Do it Pruitt, indeed. He was targeted just once, but he made the most of it — a 22-yard scoring catch. His second touchdown came on a heart-breaking fantasy play — Brown fumbled one step from the end zone, and Pruitt recovered it and tumbled into the end zone. Sometimes it’s just not your day.

Other strange odds and ends

Some of the other early window bricks were at least semi-predictable. Todd Gurley (nine touches, 20 yards) has been inefficient all year, and New Orleans has a nasty defense. Tyler Boyd managers had to accept a first-half ejection, but at least he had a 72-yard touchdown catch before the toss. Parker (8-4-35-0) continues to struggle with Tua Tagovailoa, though Tua got cooking with others in the second half. Kyle Rudolph went catchless on two looks, but we always knew he was behind three other options in the Minnesota offense.

Is it more frustrating when yesterday’s pick becomes today’s unused star? I waited about two months for Laviska Shenault to pop; he rolled up 68 yards and a lucky bounce on a score at Minnesota. One of my opponents picked up Crowder after my drop and used him on me; wicked game we play. T.Y. Hilton busted loose for 110 yards and a score, his first 100-yard game since December 2018.

Eddie Felson tried to tell us, “The balls roll funny for everybody, kid.” Hopefully, your playoff ticket was already punched or will survive this week. And then we’ll go back to doing what we do; trying to make the calmest, smartest, most unemotional +EV decisions we can. This is the fantasy life we have chosen.

Speed Round

• The two best PPR games of David Montgomery's career: This week (27.1) and last week (25.3). The rest of the schedule is gettable: Houston, Minnesota, Jacksonville. Mitch Trubisky may never be a long-term solution (and his fourth-quarter fumble was a killer), but he at least gives the Chicago offense some hope. There was no upside with Nick Foles starting.

• The Texans didn’t use their tight ends in Week 13, but Deshaun Watson made fantasy relevance out of Keke Coutee (8-141-0) and Chad Hansen (5-101-0). Watson also ran for 38 yards and a score. With so many things crumbling around him, Watson still shows up most weeks.

• Miami needed a bell cow in the backfield and Myles Gaskin was up to the task, handling almost all of the rushing attempts and finish with 141 total yards. Gaskin had a fumble at the end of his longest play of the day, but he nonetheless has Circle of Trust privileges for the rest of the year, health permitting.

• I still think Sam Darnold has a future, it just can’t be with the Jets. He doesn’t turn 24 until June.

• Keep an eye on Quintez Cephus (2-63-1), who showed NFL potential in his final two years at Wisconsin. Marvin Jones has quietly scored five touchdowns in six weeks.

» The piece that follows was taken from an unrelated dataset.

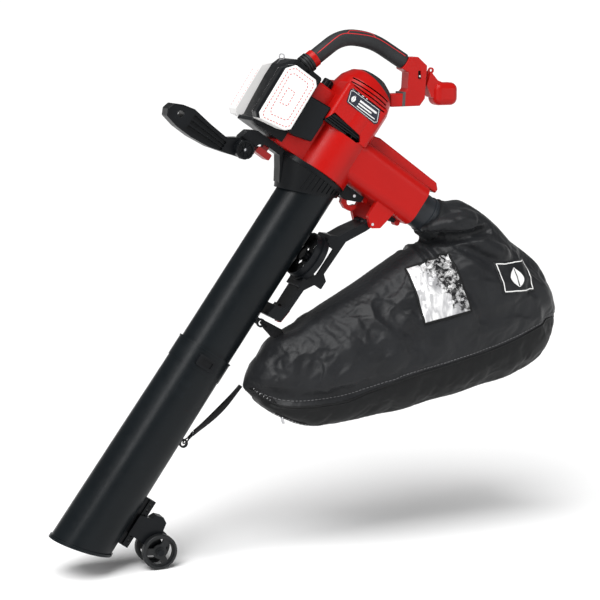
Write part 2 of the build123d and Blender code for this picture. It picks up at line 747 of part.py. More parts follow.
def wheel(side):
    y = side * WHEEL_Y
    half = WHEEL_WIDTH / 2
    tread = roller(AXLE, y - half, y + half, WHEEL_R)
    tread = fillet(tread.edges(), 3)
    hollow = roller(AXLE, y - half - 1, y + half + 1, WHEEL_R - 6)
    web = roller(AXLE, y - 2.5, y + 2.5, WHEEL_R - 5.5)
    hole = roller(AXLE, y - 5, y + 5, 27) - roller(AXLE, y - 6, y + 6, 15)
    for k in range(3):
        spoke = Pos(AXLE[0], 0, AXLE[1]) * Rot(0, 120 * k + 30, 0) * block(0, 40, y - 9, y + 9, -7, 7)
        hole -= spoke
    body = tread - hollow + web - hole + roller(AXLE, y - half - 1, y + half, 9)
    return body - roller(AXLE, y - 20, y + 20, AXLE_R + RUN)


def axle_caps():
    caps = []
    for side in (-1, 1):
        y0, y1 = sorted((side * 33.4, side * 36.4))
        cap = roller(AXLE, y0, y1, 7) - roller(AXLE, *sorted((side * 30, side * 35)), AXLE_R)
        caps.append(cap)
    return parts_of(*caps)


# ---------- outlet pipe, bag and straps ----------

def outlet_pipe():
    tube = pipe(0, PIPE_W, 207, PIPE_END, PIPE_R) + pipe(0, PIPE_W, 207, 213.4, PIPE_R + 0.9)
    tube += pipe(0, PIPE_W, 258, 261, PIPE_R + 2)
    return tube - pipe(0, PIPE_W, 200, PIPE_END + 5, PIPE_R - 2.5)


def bag_collar():
    ring = pipe(0, PIPE_W, 270, 294, PIPE_R + 6) - pipe(0, PIPE_W, 265, 300, PIPE_R + 0.2)
    return fillet(ring.edges().sort_by(Axis.X)[-1], 2)


# The bag, strap and upper tab are described as they hang, in the leaned frame (x, z).
LEAN = Pos(0, 0, 0) * Rot(0, TILT, 0)
BAG_SECTIONS = [(-24, -246, -268, 14), (0, -222, -297, 58), (60, -163, -333, 96), (165, -92, -333, 116),
                (270, -26, -325, 125), (375, 48, -303, 125), (480, 66, -284, 125), (570, 60, -262, 116),
                (640, 12, -240, 96), (690, -70, -190, 52), (702, -112, -150, 20)]
BAG_CORNER = (-36.0, -243.0)
BAG_MIDDLE = 340.0                   # x of the bag's middle
BAG_WALL = 2.0
NECK_START, NECK_END = 294.2, 420.0  # u where the bag's neck leaves its collar and where it has opened out


def bag_form(g):
    """The bag and its neck as one body, inset by g."""
    rings = []
    for x, top, low, half in BAG_SECTIONS:
        inward = math.copysign(g, BAG_MIDDLE - x)
        ellipse = Ellipse(half - g, (top - low) / 2 - g)
        rings.append(Plane.YZ.offset(x + inward) * Pos(0, (top + low) / 2) * ellipse)
    neck_start = LEAN * (Pos(NECK_START + g, 0, PIPE_W) * Rot(0, 90, 0) * Circle(PIPE_R + 6 - g))
    neck_end = LEAN * (Pos(NECK_END - g, 0, PIPE_W + 6) * Rot(0, 90, 0) * Ellipse(72 - g, 84 - g))
    room = LEAN * pipe(0, PIPE_W, 200, NECK_START + g, PIPE_R + 6.4 + g)
    return loft(rings) + loft([neck_start, neck_end]) - room


def bag_body():
    """The bag as it hangs full of air: a closed skin over a sealed hollow."""
    return bag_form(0) - bag_form(BAG_WALL)


def standing(u, w):
    """A point of the upright frame as it lies in the leaned frame."""
    t = math.radians(TILT)
    return (u * math.cos(t) + w * math.sin(t), -u * math.sin(t) + w * math.cos(t))


def web(start, end, width, thickness):
    """A straight flat strap between two points of the leaned frame."""
    length = math.hypot(end[0] - start[0], end[1] - start[1])
    slope = math.degrees(math.atan2(end[1] - start[1], end[0] - start[0]))
    middle = Pos((start[0] + end[0]) / 2, 0, (start[1] + end[1]) / 2)
    return middle * Rot(0, -slope, 0) * Box(length, width, thickness)


def towards(start, end, s):
    length = math.hypot(end[0] - start[0], end[1] - start[1])
    return (start[0] + (end[0] - start[0]) * s / length, start[1] + (end[1] - start[1]) * s / length)


def snap_hook(spot, end):
    """A hook threaded through a tube eye, with its swivel barrel and strap bar."""
    slope = math.degrees(math.atan2(end[1] - spot[1], end[0] - spot[0]))
    loop = Torus(7.5, 1.5)
    barrel = Pos(13, 0, 0) * Rot(0, 90, 0) * Cylinder(3.6, 11)
    swivel = Pos(21, 0, 0) * (Box(7, 14, 4) - Box(3.6, 10, 6))
    hook = loop + barrel + swivel
    centre = towards(spot, end, 7.5)
    return Pos(centre[0], 0, centre[1]) * Rot(0, -slope, 0) * hook


LOWER_EYE = standing(*EYE_LOW)
UPPER_EYE = standing(*EYE_HIGH)
UPPER_TAB = (40.0, -137.0)


def lower_hook():
    return snap_hook(LOWER_EYE, BAG_CORNER)


def upper_hook():
    return snap_hook(UPPER_EYE, UPPER_TAB)


def bag_strap():
    start = towards(LOWER_EYE, BAG_CORNER, 33)
    return web(start, (BAG_CORNER[0], BAG_CORNER[1]), 12, 2)


# ---------- writing ----------

def leaned(shape):
    return Rot(0, TILT, 0) * shape


GRIP = standing(*GRIP_POINT)


def machine_nodes():
    shell = housing_shell()
    bracket = rear_bracket()
    nodes = {
        "suction_tube_upper": suction_tube_upper(),
        "suction_tube_lower": suction_tube_lower(),
        "collar_clips": collar_clips(),
        "funnel_adapter": funnel_adapter(),
        "intake_seal": intake_seal(),
        "front_latch": front_latch(),
        "release_lever": release_lever(),
        "hinge_pins": parts_of(lever_pin(), cover_hinge_pin()),
        "housing_left": housing_half(shell, -1),
        "housing_right": housing_half(shell, 1),
        "motor_cap": motor_cap(),
        "vent_screen": vent_screen(),
        "side_louvres": side_louvres(),
        "nameplate": nameplate(),
        "housing_screws": parts_of(housing_screws(), bracket_screws()),
        "outlet_clip": outlet_clip(),
        "bearing_deck": bearing_deck(),
        "shaft_bearings": parts_of(bearing(DECK_TOP - 2, DECK_TOP + 5), bearing(410, 417)),
        "motor_stator": motor_stator(),
        "motor_rotor": motor_rotor(),
        "impeller": impeller(),
        "mulching_blade": mulching_blade(),
        "blade_nut": blade_nut(),
        "controller_board": controller_board(),
        "battery_holder": battery_holder(),
        "strap_eye_front": strap_eye_front(),
        "handle_bellows": handle_bellows(),
        "grip_ring": grip_ring(),
        "grip_sleeve": grip_sleeve(),
        "handle_left": handle_half(-1),
        "handle_right": handle_half(1),
        "bracket_left": bracket_half(bracket, -1),
        "bracket_right": bracket_half(bracket, 1),
        "seam_band": seam_band(),
        "power_switch": power_switch(),
        "switch_block": switch_block(),
        "rear_pod": rear_pod(),
        "speed_dial": speed_dial(),
        "aux_handle": aux_handle(),
        "clamp_bolt": clamp_bolt(),
        "clamp_knob": clamp_knob(),
        "intake_cover": intake_cover(),
        "cover_bowl": cover_bowl(),
        "cover_latch": cover_latch(),
        "cover_latch_pin": cover_latch_pin(),
        "wheel_rail": wheel_rail(),
        "wheel_carrier": wheel_carrier(),
        "wheel_axle": wheel_axle(),
        "wheel_left": wheel(-1),
        "wheel_right": wheel(1),
        "axle_caps": axle_caps(),
        "outlet_pipe": outlet_pipe(),
        "bag_collar": bag_collar(),
    }
    for side, name in ((-1, "left"), (1, "right")):
        nodes["battery_" + name] = battery_pack(side)
        nodes["battery_button_" + name] = battery_button(side)
    return nodes


def hanging_nodes():
    return {
        "bag_body": bag_body(),
        "bag_strap": bag_strap(),
        "snap_hooks": parts_of(lower_hook(), upper_hook()),
    }


def all_nodes():
    """Every node in the row's frame, whose origin is the grip's mount."""
    nodes = {name: leaned(shape) for name, shape in machine_nodes().items()}
    nodes.update(hanging_nodes())
    return {name: Pos(-GRIP[0], 0, -GRIP[1]) * shape for name, shape in nodes.items()}


if __name__ == "__main__":
    for name, shape in all_nodes().items():
        export_step(shape, "parts/" + name + ".step")
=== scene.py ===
import json
import math

import bmesh
import bpy
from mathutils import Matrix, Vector, noise
from mathutils.bvhtree import BVHTree


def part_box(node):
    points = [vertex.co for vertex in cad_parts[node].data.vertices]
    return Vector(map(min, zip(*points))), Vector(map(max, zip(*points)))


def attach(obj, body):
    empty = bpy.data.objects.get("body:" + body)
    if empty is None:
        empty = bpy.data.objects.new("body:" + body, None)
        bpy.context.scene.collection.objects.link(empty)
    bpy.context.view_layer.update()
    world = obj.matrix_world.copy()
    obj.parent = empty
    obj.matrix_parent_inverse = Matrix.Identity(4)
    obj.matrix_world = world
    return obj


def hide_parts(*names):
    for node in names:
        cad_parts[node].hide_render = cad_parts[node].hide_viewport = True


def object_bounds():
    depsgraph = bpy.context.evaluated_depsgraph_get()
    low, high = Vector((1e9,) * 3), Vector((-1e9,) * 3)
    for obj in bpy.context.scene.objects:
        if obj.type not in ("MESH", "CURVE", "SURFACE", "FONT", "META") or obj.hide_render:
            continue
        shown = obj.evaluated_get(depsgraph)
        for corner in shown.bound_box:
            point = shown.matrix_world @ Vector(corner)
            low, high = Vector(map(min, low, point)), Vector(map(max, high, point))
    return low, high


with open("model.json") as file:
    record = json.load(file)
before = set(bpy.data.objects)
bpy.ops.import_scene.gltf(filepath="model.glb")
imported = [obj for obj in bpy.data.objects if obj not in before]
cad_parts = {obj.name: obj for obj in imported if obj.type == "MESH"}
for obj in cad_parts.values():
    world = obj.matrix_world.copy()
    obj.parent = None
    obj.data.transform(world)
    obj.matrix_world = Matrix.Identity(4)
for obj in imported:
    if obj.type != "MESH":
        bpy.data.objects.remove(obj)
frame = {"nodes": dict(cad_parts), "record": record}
nodes = frame["nodes"]
record = frame["record"]
ROOT = "machine"
cad_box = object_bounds()

# The upright frame of the machine: u forward to back, w up the suction tube, in mm. It leans by TILT
# about the middle of the grip, which is the row's origin.
TILT = math.radians(35.3)
GRIP_UW = (0.0, 536.75)
COS, SIN = math.cos(TILT), math.sin(TILT)
GRIP_XZ = (GRIP_UW[0] * COS + GRIP_UW[1] * SIN, -GRIP_UW[0] * SIN + GRIP_UW[1] * COS)


def leaned(x, z, y=0.0):
    """A point of the leaned frame in mm, as a row point in metres."""
    return Vector(((x - GRIP_XZ[0]) / 1000, y / 1000, (z - GRIP_XZ[1]) / 1000))


def at(u, w, y=0.0):
    """A point of the upright frame in mm, as a row point in metres."""
    return leaned(u * COS + w * SIN, -u * SIN + w * COS, y)


def leaned_xz(p):
    """The leaned frame's x and z, in mm, of a row point."""
    return p.x * 1000 + GRIP_XZ[0], p.z * 1000 + GRIP_XZ[1]


# ---------------------------------------------------------------- camera

AIM = at(121, 0)
AZIMUTH, ELEVATION = math.radians(-22.5), math.radians(9.8)
DISTANCE = 3.78
LENS = 108.0

away = Vector((math.sin(AZIMUTH) * math.cos(ELEVATION), -math.cos(AZIMUTH) * math.cos(ELEVATION),
               math.sin(ELEVATION)))
camera = bpy.data.objects.new("camera", bpy.data.cameras.new("camera"))
camera.location = AIM + away * DISTANCE
camera.rotation_euler = (-away).to_track_quat("-Z", "Y").to_euler()
camera.data.lens = LENS
camera.data.sensor_width = 36.0
bpy.context.collection.objects.link(camera)
bpy.context.scene.camera = camera


# ---------------------------------------------------------------- materials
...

Steady James Robinson sits at RB5 for Week 13 as we put this to press. If that holds, it’s his fourth Top 5 showing in six weeks, and no matter what it will be his ninth game inside the Top 20. Upside, floor, minimal acquisition cost — Robinson is a fantasy dream. And he’s been effective every week, no matter what game script is thrown his way.

• D.J. Chark had two problems in his first game back — he wasn’t efficient (just 2-of-7 targets were completed), and he wasn’t heavily featured (although he led the team in targets, his market share was a marginal 16.7 percent). Every Jacksonville quarterback this year has focused on spreading the ball around.

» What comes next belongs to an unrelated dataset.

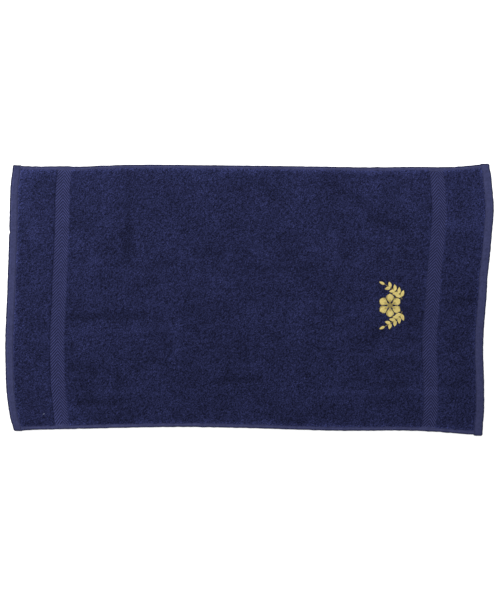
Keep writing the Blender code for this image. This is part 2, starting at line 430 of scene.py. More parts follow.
@dataclass(frozen=True)
class Cloth:
    """The whole cloth: where each of its places lies on the floor, how its creases lift it, and the painted
    shade and light they get.
    """

    length: float = 1.262
    width: float = 0.716
    middle: Place = (0.0, 0.0005)
    front_corners: tuple[Place, Place] = ((-0.6270, -0.3470), (0.6200, -0.3592))
    back_corners: tuple[Place, Place] = ((-0.6300, 0.3572), (0.6380, 0.3602))
    notch_place: float = 0.535
    notch_half_width: float = 0.0055
    notch_reach: float = 0.006
    notch_depth: float = 0.0018
    front_drag: float = 0.0050
    drag_reach: float = 0.031
    drag_corner: float = 0.09
    full_fold: float = 0.0008
    fold_limit: float = 1.3

    def edges(self) -> tuple[BowedEdge, BowedEdge, BowedEdge, BowedEdge]:
        """Front, back, left and right edge."""
        (front_left, front_right), (back_left, back_right) = self.front_corners, self.back_corners
        return (
            BowedEdge(front_left, front_right, (0, -1), FRONT_BOW, seed=11, fringe=0.0008),
            BowedEdge(back_left, back_right, (0, 1), BACK_BOW, seed=12, fringe=0.0014),
            BowedEdge(front_left, back_left, (-1, 0), LEFT_BOW, seed=13, fringe=0.0015),
            BowedEdge(front_right, back_right, (1, 0), RIGHT_BOW, seed=14, fringe=0.0012),
        )

    def place(
        self, s: Array, t: Array, overhangs: tuple[Array | float, Array | float] = (0.0, 0.0)
    ) -> tuple[Array, Array]:
        """Where places of the cloth lie: a Coons patch between the four bowed edges.

        Args:
            s: Distance along the cloth.
            t: Distance across it.
            overhangs: How far the front and back edges stand out there.

        Returns:
            The places' x and y.
        """
        along, across = s / self.length, t / self.width
        front, back, left, right = self.edges()
        zero = np.zeros_like(along)
        fx, fy = front.points(along, zero + overhangs[0])
        bx, by = back.points(along, zero + overhangs[1])
        lx, ly = left.points(across, zero)
        rx, ry = right.points(across, zero)
        corners = (
            ((1 - along) * (1 - across), front.start),
            (along * (1 - across), front.end),
            ((1 - along) * across, back.start),
            (along * across, back.end),
        )
        x = (1 - across) * fx + across * bx + (1 - along) * lx + along * rx
        y = (1 - across) * fy + across * by + (1 - along) * ly + along * ry
        for share, corner in corners:
            x = x - share * corner[0]
            y = y - share * corner[1]
        dip = np.exp(-(((t - self.notch_place) / self.notch_half_width) ** 2) - s / self.notch_reach)
        from_corner = np.minimum(1.0, np.minimum(along, 1 - along) / self.drag_corner)
        drag = self.front_drag * from_corner**2 * np.exp(-((t / self.drag_reach) ** 2))
        return x - self.middle[0] + self.notch_depth * dip - drag, y - self.middle[1]

    def creases_with_painted_shade(self, x: Array, y: Array) -> tuple[Array, Array]:
        """Height of the creases, and their painted shade and light, from -1 in a trough to 1 on a ridge.

        Args:
            x: Places along X.
            y: Places along Y.

        Returns:
            The heights, and the painted shade in troughs and painted light on ridges.
        """
        height = np.zeros_like(x)
        for crease in CREASES:
            height = height + crease.height * crease.reach(x, y)
        # Painted shade in troughs and painted light on ridges, full at full_fold.
        return height, np.clip(height / self.full_fold, -self.fold_limit, self.fold_limit)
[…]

• The Saints still haven’t unlocked Alvin Kamara’s passing usage, but he did get 15 rushing attempts and the team’s only rushing touchdown. He had to share with athletic Taysom Hill (14 carries, 83 yards), but Latavius Murray was scaled back (5-17-0).

• I’m not changing my opinion on Justin Herbert simply because the Chargers laid an egg against New England; Bill Belichick against Anthony Lynn never felt like a fair fight, and we know Belichick has an extensive history of confusing inexperienced quarterbacks. The same coaching mismatch applies to Sean McVay versus Kliff Kingsbury; the Cardinals offense has collapsed the last three weeks, with Kyler Murray reluctant to run.

• The Giants defense was the star of their shocking win at Seattle, along with a grasp of what’s really important. New York hid Colt McCoy on offense, and shrugged when Seattle ran the ball (111 yards, 5.0 YPC). But the scrappy and underrated Giants defense held Russell Wilson to 6.1 YPA, not to mention five crippling sacks that totaled 47 yards. Unless Washington or Dallas springs a surprising upset, the Giants will have the NFC East lead to themselves come Tuesday evening.

For as great as DK Metcalf and Tyler Lockett are, the Seahawks don’t have a notable third passing option, and it caps their upside.

• A late touchdown run was salvation for Aaron Jones managers, though the Green Bay backfield was back to its normal split (18 touches for Jones, seven for Jamaal Williams). Jones gets a cushy rushing schedule for the fantasy playoffs: Detroit, Carolina, Tennessee.

• Doug Pederson is probably coaching for his job the rest of the way, and I don’t see any alternative — they need to play Jalen Hurts. Carson Wentz protected the ball in his abbreviated stint, but he took four sacks and completed just 6-of-15 attempts. Hurts had hits and misses, but the moment didn’t seem too big for him, either. His receivers let him down a few times; Alshon Jeffery took a sloppy pass interference penalty (wiping out a completion), and Travis Fulgham dropped an accurate pass.